Once in LLO, the tug was to have deployed the remaining three payloads, including the RCSP lander. The lander/rover will have its own small retrorocket, and, after being jettisoned from the tug, was projected to conduct a braking maneuver to land softly on the lunar surface. Once on the surface, the lander, would deploy a small rover for the required exploration.

===Surface Exploration===
As initially planned by the RCSP team, the rover was to have been capable of driving at least 1 km when it reached the lunar surface; this is twice the required GXLP roving distance. The rover was projected to be approximately 30×30×15 cm in size and less than 10 kg in mass. The early design included a plan to leave the rover tethered to the lander, with all external control and communications through this multi-circuit tether. The rover was to have carried two or more high-definition video cameras and possibly other sensors. The lander was to contain the system for communicating with the control center on the Earth, possibly being relayed through the orbiting tug.

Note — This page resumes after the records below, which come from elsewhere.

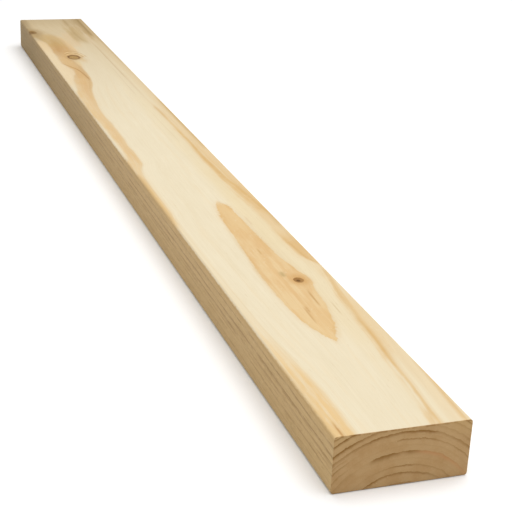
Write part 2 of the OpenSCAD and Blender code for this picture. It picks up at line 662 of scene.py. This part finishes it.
def wood_material():
    mat = bpy.data.materials.new("softwood")
    mat.use_nodes = True
    tree = mat.node_tree
    tree.nodes.clear()
    K = Graph(tree)
    coords = K.node("ShaderNodeTexCoord")
    parts = K.node("ShaderNodeSeparateXYZ")
    tree.links.new(coords.outputs["Object"], parts.inputs[0])
    x = HIGH[0] * 1000 - Sock(K, parts.outputs[0]) * 1000
    y = Sock(K, parts.outputs[1]) * 1000 - LOW[1] * 1000
    z = Sock(K, parts.outputs[2]) * 1000 - LOW[2] * 1000
    p, away, ring = grain(K, x, y, z)
    shade = ring_shade(K, x, p, ring)

    # p carried down along the rings, so that a streak on top goes into the wood as a ring does.
    over = K.sqrt(away * away - TOP_R * TOP_R)
    right_half = K.step(PITH_Y - 0.01, PITH_Y + 0.01, p)
    q = PITH_Y + over * (right_half * 2.0 - 1.0)

    def T(r, g, b):
        return tone(r, g, b, TOP_LIT)

    def band(value, low, soft_low, high, soft_high):
        """1 between low and high, fading over the soft widths outside them."""
        return K.step(low - soft_low, low, value) * K.step(high + soft_high, high, value)

    def line(value, middle, width):
        d = (value - middle) * (1.0 / width)
        return K.exp(d * d * -1.0)

    # Fibres: long fine streaks that follow the grain.
    fibre = K.noise(x * 0.012, p * 1.5, z * 1.5, 1.3, 3.0, 0.65) - 0.5
    hair = K.noise(x * 0.045, p * 3.4, z * 3.4, 4.9, 1.0, 0.6) - 0.5
    streak = K.noise(x * 0.004, p * 0.28, z * 0.28, 2.9, 2.0, 0.6) - 0.5
    blotch = K.noise(x * 0.012, p * 0.06, z * 0.06, 6.6, 3.0, 0.55) - 0.5
    cloud = K.noise(x * 0.028, p * 0.16, z * 0.16, 8.3, 3.0, 0.6) - 0.5

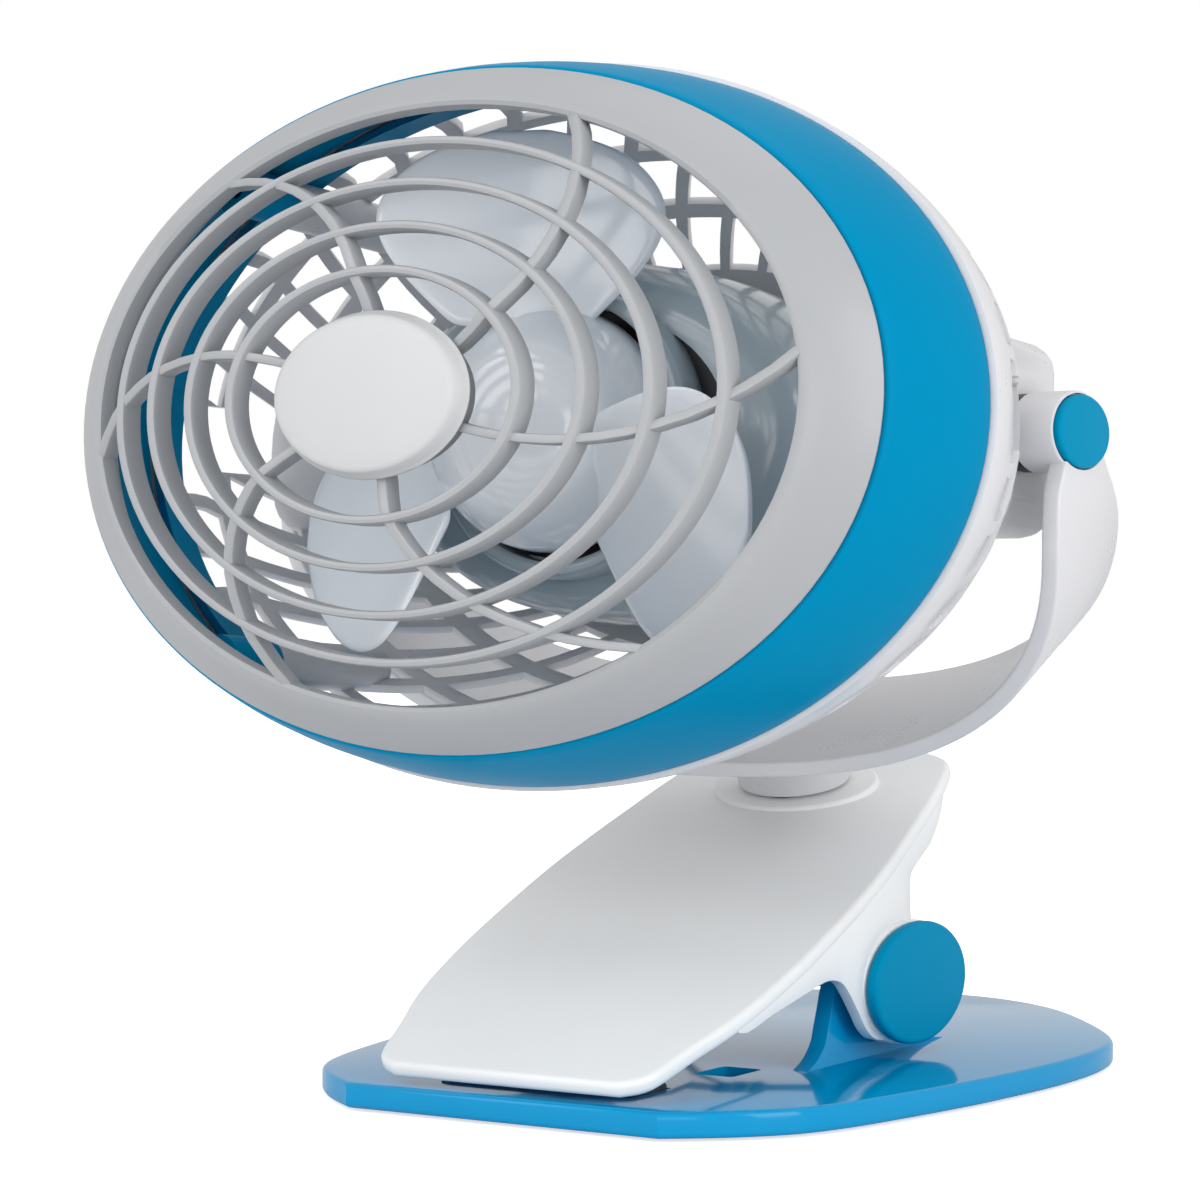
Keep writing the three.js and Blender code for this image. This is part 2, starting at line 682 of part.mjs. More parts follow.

The specific landing site and exploration traverse was never announced.

==Team members==
The RCSP is based in and named after Huntsville, Alabama (widely known as "The Rocket City"). Huntsville has been a leader in rocket development and space exploration since the arrival of Wernher von Braun and his team in 1950.

Members of the RSCP come from businesses, educational institutions, and non-profit organizations having operations in the Huntsville community. The following is a list of those organizations.
- Dynetics (corporate leader) – An employee-owned firm headquartered in Huntsville, Dynetics has provided high-value engineering, scientific, information technology, and specialized manufacturing to government agencies and commercial industries since 1974. Dynetics has a contract with NASA's Johnson Space Center for supplying “Innovative Lunar Demonstrations Data.”
- Teledyne Brown Engineering – A subsidiary of Teledyne Technologies, TBE and its predecessor have operated in Huntsville since 1953. They provided 20 million man-hours supporting every aspect of the Apollo Lunar Program, including the Lunar Rover.
- Andrews Space – Founded in 1999 as a catalyst in the commercialization and development of space, the company formed Spaceflight Services to provide low-cost space access and has an agreement with SpaceX for integration services on the Falcon 9 launch vehicle.
- Draper Laboratory – A not-for-profit research and development organization that has been involved in guidance, navigation, and control for five decades, Draper was a major participant in NASA space programs including Apollo, Space Shuttle, and the International Space Station.
- University of Alabama in Huntsville – With a heritage extending back into the 1950s and an independent university since 1970, UAHuntsville ranks among the top institutes in the nation for NASA research. They have flown more than 20 Space Shuttle and ISS payloads.
- Pratt & Whitney Rocketdyne – A subsidiary of United Technologies Corporation, PWR is a company that designs and produces liquid propellant rocket engines. While PWR headquarters is in Canoga Park, California, they have an operational unit in Huntsville.
- Von Braun Center for Science & Innovation – A not-for-profit research for development operation, the VCSI integrates government, industry and university researchers to provide scientific and engineering solutions in addressing key technological problems.
- Huntsville Center for Technology – A unit of the Huntsville City School system, their “Engineering Meets Education” program will allow high school students to directly participate with the RCSP team in a variety of activities.

The RCSP is led by Tim Pickens, chief propulsion engineer and commercial space advisor at Dynetics. An inventor, innovator, and educator, Pickens was previously the founder and CEO of Orion Propulsion and, earlier, was the lead propulsion engineer on SpaceShipOne, the winner of the $10 million Ansari X Prize.